Photographer: Provided rendering

SCHENECTADY — Minor changes were suggested Wednesday to plans for a convenience store and gas station on Erie Boulevard, as the project got its first official municipal review.

The Alltown market proposed by Global Partners LP would replace a long, narrow brick building that was constructed as a rail freight depot in the 1880s. Most recently, it was home to a Grossman’s Bargain Outlet. The building has been vacant since Grossman’s moved across town in 2009.

The current owner, Legere Properties, was unable since 2010 to find a use that would save the building, which would need extensive foundation repairs to restore its structural stability. Legere is headquartered next door on Erie Boulevard and plans to lease the site to Global.

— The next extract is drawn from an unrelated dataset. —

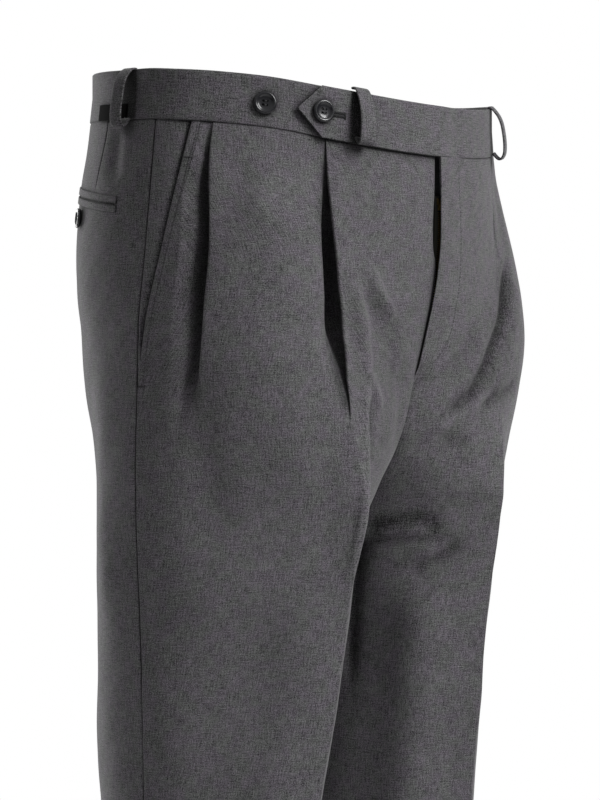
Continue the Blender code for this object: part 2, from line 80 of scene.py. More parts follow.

Global’s multimillion dollar proposal went before the Schenectady Planning Commission Wednesday evening.

Ray Gillen, chairman of the Schenectady County Metroplex Development Authority, which helped broker the proposal, said a number of minor issues were raised.

Global wanted parking spaces that are 10 feet wide, and the city wanted 9-foot spaces, for example. That was resolved by Global's agreement to have some spaces of both widths, but other issues remain. They include signage that is slightly larger than zoning allows, revised pedestrian access to the patio dining area, facade changes, rear-lot setbacks where delivery trucks will park, and landscaping details.

Gillen said those issues fall mostly in the category of “tweaks,” and may well be resolved by Global simply altering its proposal. Those that aren’t resolved can go before the Zoning Board of Appeals, which can grant Global a variance to skirt the zoning rules.

Planning Commission Chairwoman Mary Moore Wallinger also said the requested changes are not major or extensive. She said the commission's suggestions were largely aimed at making the market safer and more inviting for pedestrians — removing a driving lane between the sidewalk and the building, for example, and adding a door facing Erie Boulevard.

"We wanted to have a much stronger connection to the sidewalk," she said Thursday, and "a strong, welcoming relationship with Erie Boulevard."

The company said Thursday: “We are currently reviewing the recommendations we received last night for follow-up with the zoning board. Global Partners continues to look forward to working with the city to bring this project to fruition.”

The ZBA next meets on May 2. When the ZBA concludes its review, the Alltown proposal will go back to the Planning Commission, which could vote on it as soon as its next meeting, on May 16.

Global Partners LP is based in Waltham, Massachusetts, and has a significant footprint in the petroleum distribution/sale market: 25 bulk terminals, 12.2 million barrels of storage capacity, daily sales totaling 319,000 barrels and more than 1,500 gas stations owned, leased or supplied. It owns and operates more than 230 convenience stores, including many Xtra Marts in New York and more than 70 Alltown stores in New England.

The Alltown in Schenectady would be Global’s first in New York. It would measure 4,800 square feet, have six fuel pumps outside and feature an expanded selection of fresh-made grab-and-go foods inside.

It would stand within 300 feet of Country Farm, a convenience store and gas station, and within 600 feet of a Stewart’s convenience store that does not sell gas.